Abstract:
Obtaining predictive dynamical equations from data lies at the heart of science and engineering modeling, and is the linchpin of our technology. In mathematical modeling one typically progresses from observations of the world (and some serious thinking!) first to equations for a model, and then to the analysis of the model to make predictions. Good mathematical models give good predictions (and inaccurate ones do not) - but the computational tools for analyzing them are the same: algorithms that are typically based on closed form equations. While the skeleton of the process remains the same, today we witness the development of mathematical techniques that operate directly on observations -data-, and appear to circumvent the serious thinking that goes into selecting variables and parameters and deriving accurate equations.
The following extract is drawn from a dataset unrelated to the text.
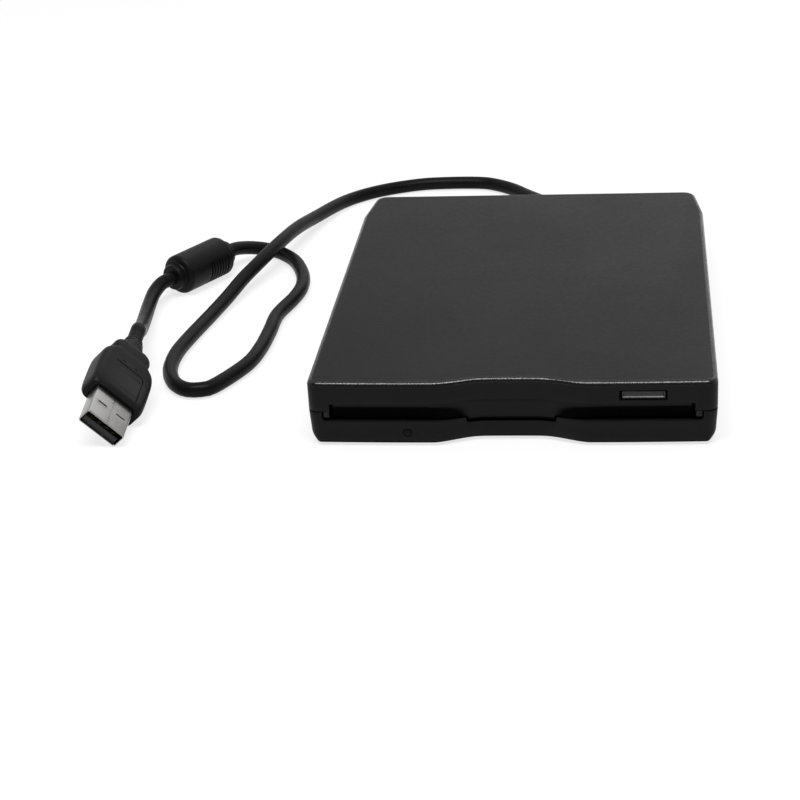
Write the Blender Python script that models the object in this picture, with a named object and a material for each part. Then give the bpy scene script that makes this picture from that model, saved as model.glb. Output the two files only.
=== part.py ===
"""External slim floppy disk drive with its captive lead, as an assembly of separate pieces.

Metres, +Z up. The origin is on the table under the middle of the case, and the slot faces -Y.
"""

import math

import bmesh
import bpy
from mathutils import Matrix, Vector

# Shared clearances
SEAT_GAP = 0.0003
RUN_GAP = 0.0004
OVERRUN = 0.002
ROUND_SIDES = 24
SMALL_SIDES = 12
SMOOTH_ANGLE = math.radians(35)
FLAT_ANGLE = math.radians(0.01)
CORNER_NAMES = ("front_left", "rear_left", "front_right", "rear_right")

# The disk that the drive takes, which the bay and mechanism are built round
DISK_WIDTH = 0.090
DISK_LEAD = 0.050
DISK_THICKNESS = 0.0033
DISK_DROP = 0.0020
DISK_LIFT = 0.0039
DISK_PLAY = 0.0006
OUTER_TRACK = 0.0395
HEAD_STROKE = 0.0148

# Sheet metal of the mechanism
SHEET = 0.0007
CHASSIS_WALL = 0.0008
SPINDLE_BACKSET = 0.0490
MOTOR_BAY = 0.034

# Case walls and the room round the mechanism
CASE_WALL = 0.0018
FRONT_WALL = 0.0016
FLOOR_WALL = 0.0014
TOP_WALL = 0.0016
SIDE_ROOM = 0.0018
FRONT_ROOM = 0.009
REAR_ROOM = 0.009
TOP_ROOM = 0.0009
FLOOR_ROOM = 0.0003
FOOT_LIFT = 0.0009

# Widths outwards from the bay, each half of the whole
CARRIER_INSIDE = DISK_WIDTH / 2 + RUN_GAP
CARRIER_OUTSIDE = CARRIER_INSIDE + SHEET
FLANGE_INSIDE = CARRIER_OUTSIDE + RUN_GAP
FLANGE_OUTSIDE = FLANGE_INSIDE + SHEET
CHASSIS_INSIDE = FLANGE_OUTSIDE + RUN_GAP
CHASSIS_OUTSIDE = CHASSIS_INSIDE + CHASSIS_WALL
HALF_WIDTH = CHASSIS_OUTSIDE + SIDE_ROOM + CASE_WALL

# Places along the drive
CHASSIS_LENGTH = SPINDLE_BACKSET - FRONT_ROOM + DISK_LEAD + MOTOR_BAY
CASE_LENGTH = FRONT_ROOM + CHASSIS_LENGTH + REAR_ROOM
FRONT = -CASE_LENGTH / 2
REAR = CASE_LENGTH / 2
CHASSIS_FRONT = FRONT + FRONT_ROOM
CHASSIS_REAR = REAR - REAR_ROOM
SPINDLE_Y = FRONT + SPINDLE_BACKSET
LEADING_EDGE = SPINDLE_Y + DISK_LEAD
HEAD_Y = SPINDLE_Y + OUTER_TRACK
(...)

The process then may appear to the user a little like making predictions by "looking in a crystal ball". Yet the "serious thinking" is still there and uses the same -and some new- mathematics: it goes into building algorithms that jump directly from data to the analysis of the model (which is now not available in closed form) so as to make predictions. Our work here presents a couple of efforts that illustrate this "new" path from data to predictions. It really is the same old path, but it is travelled by new means.

Bio:
Professor Kevrekidis’ research interests have always centered around the dynamic behavior of physical, chemical, and biological processes; the types of instabilities they exhibit; the patterns they form; and their computational study. More recently, he has developed an interest in multiscale computations and the modeling of complex systems. Along with several students and collaborators, he developed what he calls the “equation-free” approach to complex systems modeling, explored its capabilities in several areas, and is now working on linking it with modern data mining/machine learning techniques in what could be called an “equation-free and variable-free” approach.